— Start —

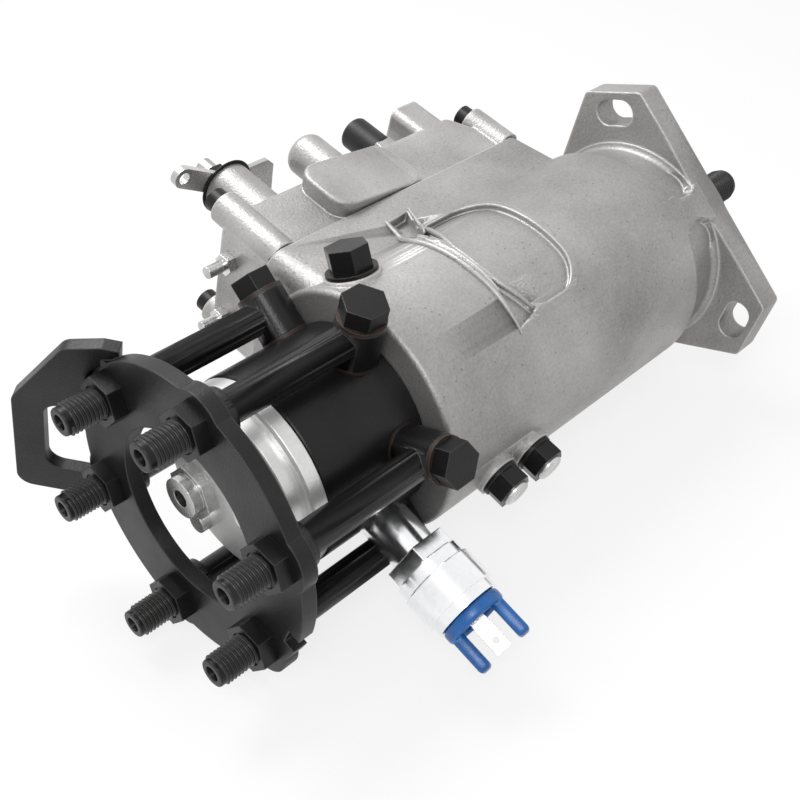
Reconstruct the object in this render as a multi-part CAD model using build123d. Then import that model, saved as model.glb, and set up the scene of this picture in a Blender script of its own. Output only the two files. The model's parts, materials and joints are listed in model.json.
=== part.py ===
from build123d import *
from math import cos, radians, sin
import os

# Rotary diesel injection pump. It is modelled with its shaft along X: the engine
# side of the mounting flange is x = 0, the drive shaft leaves towards +X, the outlet
# pipes towards -X, and the governor cover is up. "Clock" angles run about the shaft
# from straight up (0) towards the -Y side (90). At the very end the whole pump is
# rolled onto its side, which is how it lies on a bench.
ROLL = -74.8

# Fits, millimetres on the radius
RUN = 0.05          # running fit of a turning or sliding piece
SEAT = 0.02         # piece fixed in its bore
AIR = 0.3           # clearance beside moving pieces
WASHER_T = 1.5

# Pump casting
FLANGE_T = 12
FLANGE_TIP_R = 71.5
FLANGE_TIP_ANGLE = 11.5
FLANGE_CORNER_R = 3
LOBES = (60, 180, 300)
SLOT_R = 61
SLOT_W = 11.5
SLOT_SWEEP = 7
SPIGOT_R = 25
SPIGOT_L = 6
HUB_R = 48
HUB_STEP = 1
NECK_R = 45
NECK_L = 20
NECK_FILLET = 2.8
WEB_W = 17
WEB_ROOT = 4
BODY_L = 189
DRUM_R = 50
DRUM_EDGE_R = 2
HEAD_R = 37.5
GOVERNOR_BORE_R = 42
UPPER_HALF_W = 34
UPPER_FOOT_W = 38
UPPER_FOOT_Z = 29
UPPER_END_R = 8
DECK_Z = 58
UPPER_FRONT_X = -187
UPPER_REAR_X = -38
CAVITY_FRONT_X = -184
CAVITY_REAR_X = -48
CAVITY_HALF_W = 24
PLATE_FRONT_X = -140
PLATE_W = 42
PLATE_TOP_Z = 36
PLATE_BOTTOM_Z = -29
PLATE_CORNER_R = 17
PLATE_RIM_W = 3
PLATE_RIM_H = 1.4
PLATE_DEPTH = 1.2
GUSSET_W = 18
GUSSET_LOW_Z = 27
GUSSET_HIGH_Z = 53
GUSSET_DEPTH = 3

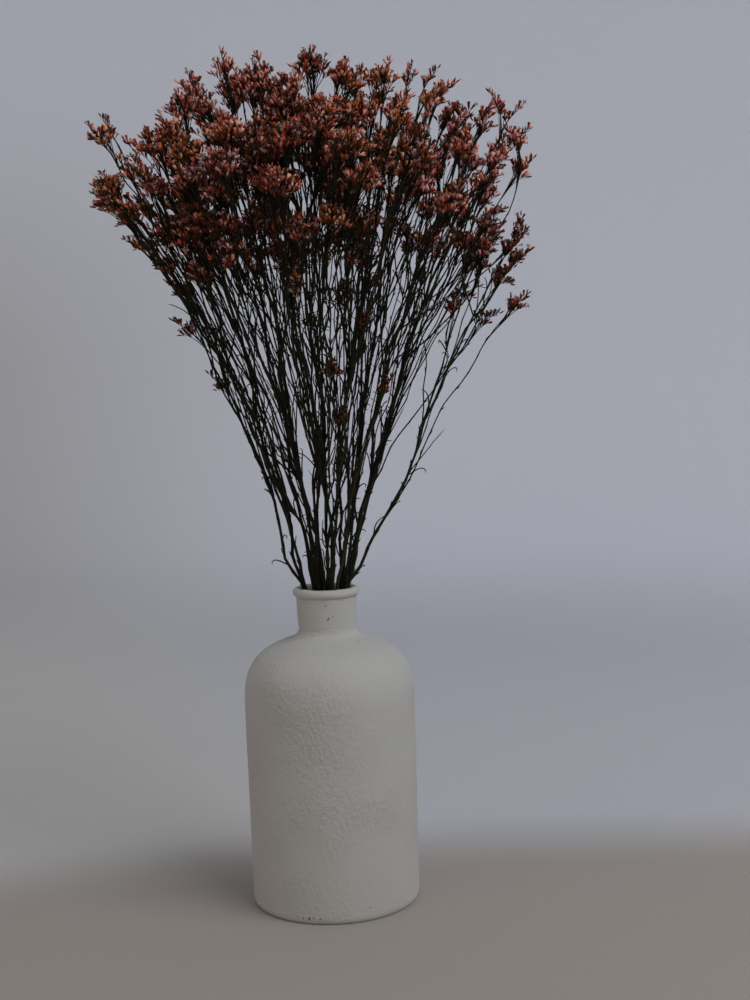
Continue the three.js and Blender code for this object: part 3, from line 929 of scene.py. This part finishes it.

— End —

— EXERCISE DESCRIPTION —
Copy in full each line that holds the word "object".

— RESPONSE TO THIS TASK —
Reconstruct the object in this render as a multi-part CAD model using build123d. Then import that model, saved as model.glb, and set up the scene of this picture in a Blender script of its own. Output only the two files. The model's parts, materials and joints are listed in model.json.
Continue the three.js and Blender code for this object: part 3, from line 929 of scene.py. This part finishes it.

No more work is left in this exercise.